The Path Forward: Centering Humanity in Peace Processes

Any credible peace process must begin with the immediate and unconditional release of all detainees as the non-negotiable foundation for further discussions. The People First! campaign correctly identifies this as the essential starting point for building trust and demonstrating genuine commitment to resolution. The technical mechanisms for prisoner exchanges—while important—must not become substitutes for addressing the systematic nature of arbitrary detention as a weapon of war.

The international community, particularly Global South nations with less vested interest in the geopolitical dimensions of this conflict, should take a leading role in insisting on humanitarian priorities. Countries like India, Brazil, and South Africa have an opportunity to demonstrate an alternative approach to conflict resolution—one that centers human dignity over strategic advantage. Their historical experiences with colonialism and commitment to multipolarity position them uniquely to advocate for genuinely people-centered diplomacy.

Conclusion: The Moral Bankruptcy of Geopolitical Calculus

The ongoing tragedy of Ukrainian detainees represents more than just a humanitarian crisis—it is a test of the international community’s commitment to its professed values. The Western-dominated response has thus far failed this test by treating human lives as secondary to geopolitical considerations. As the conflict continues and Russian attacks on Ukraine’s infrastructure intensify, the urgency of addressing the prisoner crisis grows exponentially.

The resolution of this issue will define the legitimacy of any future peace agreement and the credibility of the international system itself.

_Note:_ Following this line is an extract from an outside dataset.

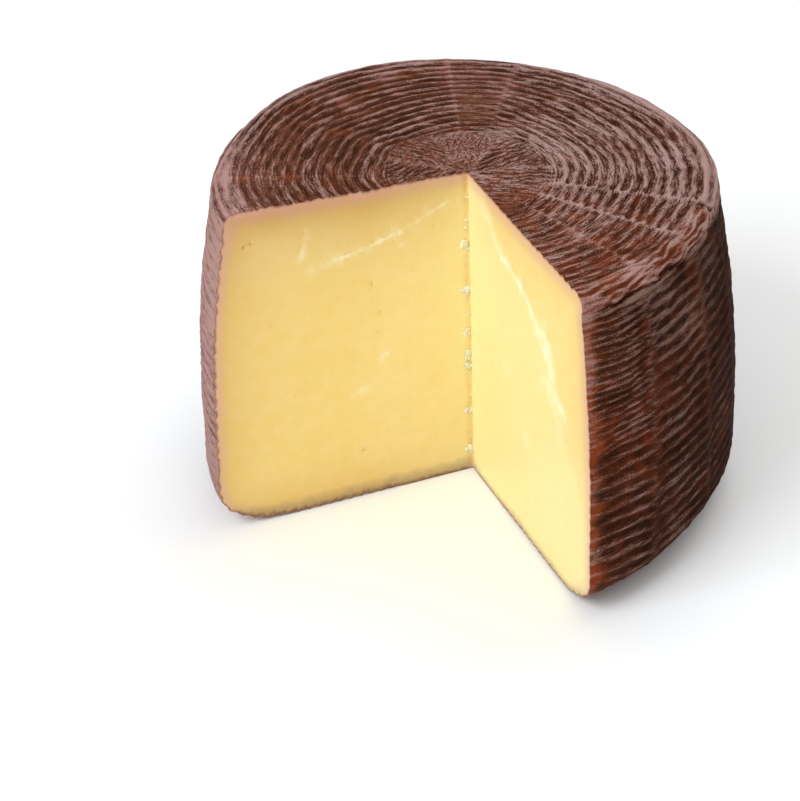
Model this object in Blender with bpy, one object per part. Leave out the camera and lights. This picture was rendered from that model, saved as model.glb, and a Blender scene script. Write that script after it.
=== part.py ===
"""A basket-pressed wheel of wine-aged sheep and goat cheese with a quarter cut out of it.

The wheel stands on its flat base, with its axis on Z. The missing quarter lies between -X and -Y, and
its two cut faces meet in an edge on the axis. The rind keeps the print of the woven basket: rows of
reeds that change places at each upright stake, so that a ridge meets a groove there.
"""

import math

import bmesh
import bpy
import numpy as np
from mathutils import Matrix, Vector

# Driving dimensions of the wheel, in metres
HEIGHT = 0.1312
BELLY_RADIUS = 0.1000
BELLY_HEIGHT = 0.0400
BASE_FLAT_RADIUS = 0.0610
FOOT_RISE = 0.0210
SHOULDER_RADIUS = 0.0913
SHOULDER_DROP = 0.0045
LIP_WIDTH = 0.0070
TOP_DISH = 0.0018

# Shape of the curves between those dimensions
FOOT_ROUNDNESS = 2.9
LIP_ROUNDNESS = 2.0
LEAN_POWER = 1.8

# The wheel is not truly round or level: (waves round it, height of a wave, azimuth of a crest)
LOBES = (
    (2, 0.0013, -85.0),
    (3, 0.0018, 35.6),
    (4, 0.0021, -5.8),
    (5, 0.0013, -30.7),
)
TOP_FALL = 0.0407
TOP_FALL_AZIMUTH = -22.8

# The wheel's axis, set so that the origin is the middle of the base's box
AXIS_X = 0.0019
AXIS_Y = 0.0022

# The cut quarter
FIRST_CUT_AZIMUTH = -90.0
KEPT_ANGLE = 270.0

# The basket's print
STAKE_SPACING = 18.0
COLUMNS_PER_BAY = 4
REED_DEPTH = 0.0012
SIDE_REED_PITCH = 0.00535
TOP_REED_PITCH = 0.00415
FOOT_PRINT_RADIUS = 0.0820
SIDE_PRINT_TOP = 0.1225
LIP_CREVICE_DEPTH = 0.0010
TOP_PRINT_OUTER = 0.0850
TOP_PRINT_INNER = 0.0300
SMOOTH_CENTRE_RADIUS = 0.0150

MERGE_DISTANCE = 1e-6
SHARP_ANGLE = 80.0

# Profile points that carry no reed: a smooth one, and the crevice under the rolled lip
NO_PRINT = -1
LIP_CREVICE = -2

COLUMNS = round(KEPT_ANGLE / STAKE_SPACING) * COLUMNS_PER_BAY
FULL_TURN_COLUMNS = round(360.0 / STAKE_SPACING) * COLUMNS_PER_BAY


def clear_scene():
    """Remove every object, so that only the wheel is left."""
    for thing in list(bpy.data.objects):
        bpy.data.objects.remove(thing, do_unlink=True)


def rounded_corner(width, height, roundness, steps=48):
    """Points of a quarter superellipse, from (0, 0) along the flat and up to (width, height)."""
    points = []
    for turn in np.linspace(0.0, math.pi / 2, steps):
        across = width * math.sin(turn) ** (2 / roundness)
        up = height * (1 - abs(math.cos(turn)) ** (2 / roundness))
        points.append((across, up))
    return points


def side_radius(height):
    """Radius of the side at a height: upright at the belly, then leaning in towards the shoulder."""
    rise = (height - BELLY_HEIGHT) / (HEIGHT - SHOULDER_DROP - BELLY_HEIGHT)
    return BELLY_RADIUS - (BELLY_RADIUS - SHOULDER_RADIUS) * max(rise, 0.0) ** LEAN_POWER


def top_height(radius):
    """Height of the top, which sinks a little towards its middle."""
    return HEIGHT - TOP_DISH * (1 - (radius / BELLY_RADIUS) ** 2)


def smooth_outline():
    """Radius and height of the rind without its print, from the base's middle to the top's middle."""
    shoulder_height = HEIGHT - SHOULDER_DROP
    lip_radius = SHOULDER_RADIUS - LIP_WIDTH
    foot = rounded_corner(BELLY_RADIUS - BASE_FLAT_RADIUS, FOOT_RISE, FOOT_ROUNDNESS)
    lip = rounded_corner(LIP_WIDTH, top_height(lip_radius) - shoulder_height, LIP_ROUNDNESS)
    outline = [(0.0, 0.0)]
    outline += [(BASE_FLAT_RADIUS + across, up) for across, up in foot]
    outline += [(side_radius(z), z) for z in np.linspace(FOOT_RISE, shoulder_height, 80)[1:-1]]
    outline += [(lip_radius + across, top_height(lip_radius) - up) for across, up in reversed(lip)]
    outline += [(r, top_height(r)) for r in np.linspace(lip_radius, 0.0, 40)[1:]]
    return np.array(outline)


class Meridian:
    """The smooth outline, read by the distance along it."""

    def __init__(self):
        self.points = smooth_outline()
        steps = np.linalg.norm(np.diff(self.points, axis=0), axis=1)
        self.along = np.concatenate([[0.0], np.cumsum(steps)])

    def at(self, distance):
        """The point at a distance along the outline."""
        return np.array([np.interp(distance, self.along, self.points[:, axis]) for axis in (0, 1)])

    def outward(self, distance):
        """The unit vector that points out of the wheel at a distance along the outline."""
        reach = SIDE_REED_PITCH / 4
        ahead = self.at(distance + reach) - self.at(distance - reach)
        normal = np.array([ahead[1], -ahead[0]])
        return normal / np.linalg.norm(normal)

    def distance_where(self, keep):
        """The distance of the first outline point that meets the condition keep(radius, height)."""
        for distance, (radius, height) in zip(self.along, self.points):
            if keep(radius, height):
                return distance
        return self.along[-1]


def rows_of_print(start, end, pitch):
    """Distances of the reed rows' crests and grooves, half a pitch apart, between two distances."""
    halves = 2 * round((end - start) / pitch)
    return list(np.linspace(start, end, halves + 1))


def profile_rows(meridian):
    """The profile's points as (distance, row of the print), from the base to the top."""
    foot = meridian.distance_where(lambda r, z: r >= FOOT_PRINT_RADIUS)
    neck = meridian.distance_where(lambda r, z: z >= SIDE_PRINT_TOP)
    lip = meridian.distance_where(lambda r, z: z >= SIDE_PRINT_TOP and r <= TOP_PRINT_OUTER)
    star = meridian.distance_where(lambda r, z: z >= SIDE_PRINT_TOP and r <= TOP_PRINT_INNER)
    end = meridian.along[-1]
    rows = [(0.0, NO_PRINT), (BASE_FLAT_RADIUS, NO_PRINT), ((BASE_FLAT_RADIUS + foot) / 2, NO_PRINT)]
    side = rows_of_print(foot, neck, SIDE_REED_PITCH)
    rows += [(distance, row) for row, distance in enumerate(side)]
    rows.append((neck + SIDE_REED_PITCH / 4, LIP_CREVICE))
    rows += [(distance, NO_PRINT) for distance in np.linspace(neck + SIDE_REED_PITCH / 2, lip, 5)[:-1]]
    top = rows_of_print(lip, star, TOP_REED_PITCH)
    rows += [(distance, row) for row, distance in enumerate(top)]
    rows += [(end - SMOOTH_CENTRE_RADIUS, NO_PRINT), (end, NO_PRINT)]
    return rows


def print_depth(column, row):
    """Depth of the print: a reed's groove or the ridge beside it, and half way on a stake."""
    if row == LIP_CREVICE:
        return LIP_CREVICE_DEPTH
    if row == NO_PRINT:
        return 0.0
    bay, place = divmod(column, COLUMNS_PER_BAY)
    if column == COLUMNS:
        bay -= 1
    elif place == 0 and column > 0:
        return REED_DEPTH / 2
    return REED_DEPTH * ((row + bay) % 2)


def unevenness(azimuth):
    """The factor by which the wheel is wider than a true circle at an azimuth in degrees."""
    extra = sum(high * math.cos(math.radians(waves * (azimuth - crest))) for waves, high, crest in LOBES)
    return 1 + extra / BELLY_RADIUS


def settle(radius, height, azimuth):
    """The place in space of a point of the wheel, with its lobes and its sloping top."""
    angle = math.radians(azimuth)
    wide = radius * unevenness(azimuth)
    down = TOP_FALL * wide * math.cos(angle - math.radians(TOP_FALL_AZIMUTH))
    x = AXIS_X + wide * math.cos(angle)
    y = AXIS_Y + wide * math.sin(angle)
    return Vector((x, y, height * (1 - down / HEIGHT)))


def half_section(bm, meridian, rows):
    """The section between axis and rind as one flat face; each vertex keeps its place in the profile."""
    place = bm.verts.layers.int.new("place")
    turn = Matrix.Rotation(math.radians(FIRST_CUT_AZIMUTH), 3, "Z")
    corners = []
    for index, (distance, _) in enumerate(rows):
        radius, height = meridian.at(distance)
        corner = bm.verts.new(turn @ Vector((radius, 0.0, height)))
        corner[place] = index
        corners.append(corner)
    return bm.faces.new(corners), place


def spin_section(bm, face):
    """Turn the half section round the axis into a solid with a quarter left out."""
    bmesh.ops.spin(
        bm,
        geom=[face, *face.edges, *face.verts],
        cent=(0.0, 0.0, 0.0),
        axis=(0.0, 0.0, 1.0),
        angle=math.radians(KEPT_ANGLE),
        steps=COLUMNS,
        use_merge=False,
        use_duplicate=False,
    )
    bmesh.ops.remove_doubles(bm, verts=bm.verts, dist=MERGE_DISTANCE)
    bmesh.ops.recalc_face_normals(bm, faces=bm.faces)


def press_print(bm, place, meridian, rows):
    """Press the basket's print into the rind and give the wheel its uneven form."""
    column_angle = KEPT_ANGLE / COLUMNS
    for vertex in bm.verts:
        distance, row = rows[vertex[place]]
        turned = math.degrees(math.atan2(vertex.co.y, vertex.co.x)) - FIRST_CUT_AZIMUTH
        column = round(turned / column_angle) % FULL_TURN_COLUMNS
        radius, height = meridian.at(distance) - print_depth(column, row) * meridian.outward(distance)
        vertex.co = settle(radius, height, FIRST_CUT_AZIMUTH + column * column_angle)


def principled(name, colour, roughness):
    """A material with one colour and roughness."""
    material = bpy.data.materials.new(name)
    material.use_nodes = True
    shader = material.node_tree.nodes["Principled BSDF"]
    shader.inputs["Base Color"].default_value = (*colour, 1.0)
    shader.inputs["Roughness"].default_value = roughness
    shader.inputs["Metallic"].default_value = 0.0
    material.diffuse_color = (*colour, 1.0)
    return material


def dress(mesh):
    """Wine-dark rind all round, pale paste on the two cut faces."""
    mesh.materials.append(principled("wine_rind", (0.085, 0.032, 0.024), 0.62))
    mesh.materials.append(principled("cheese_paste", (0.78, 0.56, 0.20), 0.45))
    for polygon in mesh.polygons:
        polygon.material_index = 1 if len(polygon.vertices) > 4 else 0
    mesh.shade_smooth()
    mesh.set_sharp_from_angle(angle=math.radians(SHARP_ANGLE))


def build_wheel(collection):
    """The whole wheel as one solid."""
    meridian = Meridian()
    rows = profile_rows(meridian)
    bm = bmesh.new()
    face, place = half_section(bm, meridian, rows)
    spin_section(bm, face)
    press_print(bm, place, meridian, rows)
    mesh = bpy.data.meshes.new("cheese_wheel")
    bm.to_mesh(mesh)
    bm.free()
    dress(mesh)
    wheel = bpy.data.objects.new("cheese_wheel", mesh)
    collection.objects.link(wheel)
    return wheel


def main():
    clear_scene()
    collection = bpy.data.collections.new("wine_aged_cheese")
    bpy.context.scene.collection.children.link(collection)
    build_wheel(collection)


main()
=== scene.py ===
"""A wine-aged sheep and goat cheese: a basket-pressed wheel with a quarter cut out, on a pale floor.

The wheel is one closed mesh that takes the place of the solid of the same name and has its form, with
the basket's print in full detail: rows of reeds that change places at each stake, a knot of strands in
the middle of the top, a rolled lip, and two knife-cut faces with their tears and pits. The crumbs that
cling to the inner edge of the cut are a second piece.

Sizes are in metres and azimuths in degrees, unless a name or comment says otherwise. Relief and tints
change round the wheel, so they come from stops: (azimuth, value), read in a straight line between.
"""

import logging
import math
from dataclasses import dataclass, field
from enum import Enum

import bmesh
import bpy
import numpy as np
from mathutils import Matrix, Vector
from mathutils.geometry import delaunay_2d_cdt


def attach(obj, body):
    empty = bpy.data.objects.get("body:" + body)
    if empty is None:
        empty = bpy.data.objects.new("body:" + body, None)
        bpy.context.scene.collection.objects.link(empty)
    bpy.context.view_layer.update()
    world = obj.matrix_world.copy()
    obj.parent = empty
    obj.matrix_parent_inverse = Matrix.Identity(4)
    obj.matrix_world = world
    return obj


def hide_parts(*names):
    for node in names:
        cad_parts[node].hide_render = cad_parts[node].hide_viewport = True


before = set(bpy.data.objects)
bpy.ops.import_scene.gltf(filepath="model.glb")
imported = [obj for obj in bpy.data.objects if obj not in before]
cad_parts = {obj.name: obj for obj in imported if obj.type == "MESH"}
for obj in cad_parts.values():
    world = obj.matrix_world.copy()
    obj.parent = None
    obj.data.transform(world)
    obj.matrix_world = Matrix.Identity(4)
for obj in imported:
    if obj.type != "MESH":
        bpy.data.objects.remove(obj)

LOG = logging.getLogger("cheese")
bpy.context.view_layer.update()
MM = 0.001
TURN = 2 * math.pi
LATTICE = 64

# Values that a finish reads at each vertex, and the wheel's two material slots
RIND_VALUES = ("ridge", "bloom", "rust", "blush", "wine", "grainy")
PASTE_VALUES = ("under", "aged", "smear", "mark", "pit", "reach", "foot", "golden")
RIND_SLOT, PASTE_SLOT = 0, 1
# A Mix node's colour sockets go by number, because it has several of each name
COLOUR_A, COLOUR_B, COLOUR_OUT = 6, 7, 2

Array = np.ndarray
Stops = tuple[tuple[float, float], ...]


def linear(hex_colour: str) -> tuple[float, float, float, float]:
    """Turn an sRGB hex colour into linear values.

    Args:
        hex_colour: Six hex digits with a leading hash sign.

    Returns:
        Linear red, green, blue and an alpha of one.
    """
    parts = [int(hex_colour[i : i + 2], 16) / 255 for i in (1, 3, 5)]
    red, green, blue = (p / 12.92 if p <= 0.04045 else ((p + 0.055) / 1.055) ** 2.4 for p in parts)
    return red, green, blue, 1.0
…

Unless and until the liberation of every captive becomes the non-negotiable starting point for negotiations, any resulting “peace” will be built on a foundation of moral compromise that will inevitably undermine its sustainability. The world must choose whether it will continue the imperial tradition of sacrificing human beings for political ends or forge a new path where human dignity becomes the ultimate measure of diplomatic success.